End to end examples of DevOps code are hard to find.
DevOps engineers will write the same code again and again.
Technology decisions could be simpler if we knew some basic integrations up front.
DevOps code is often surpressed out of security concerns.
Third party security providers have a niche because they allow customers to offload liability.
It's still smart to have open source security options; the learning is the ROI.
Attention to the primary encoding of infrastructure can make it easier to iterate.
Frameworks, standards, design patterns, IDEs have made application development easier.
But DevOps engineers still keep everything in their heads.
Think of a cloud as a meta filesystem. All of the services and applications are part of your project. Ouch!
Human centered design means something different if you spend all day on the command line, but it still applies to cloud.

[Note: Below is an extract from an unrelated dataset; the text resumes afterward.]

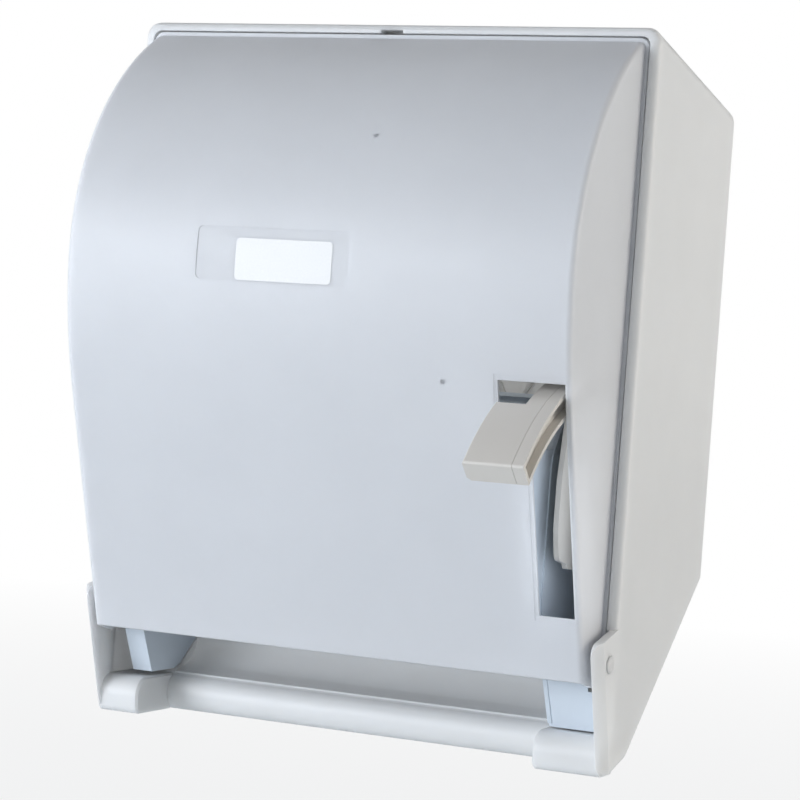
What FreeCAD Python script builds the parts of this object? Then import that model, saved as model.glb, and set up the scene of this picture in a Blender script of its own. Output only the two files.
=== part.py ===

A usable cloud is has errors that tell you where to find the code in the metasystem.
A usable cloud has easy dependency checking. It has tests and you can run them.
I want them to make my dashboards, too.
Let's say application dependencies are packages and source.
Service dependencies are external to the application: an application needs a database.
Bootscripts and custom resources are also service dependencies.
We may take it then that an army without its baggage train is lost; without provisions it is lost; without bases of supply it is lost. - Sun Tzu
Understand your dependency chain for sane project management.
Share daily builds and git automation at the beginning of the project.
Automate credentials at the outset: the first thing to the cloud is the DevOps team.
If you build a toy cloud, you'll use it for testing, development, and unscheduled capacity.
You can prototype infrastructure and iterate on complex structures. Understand your dependencies, and have a sane upgrade strategy.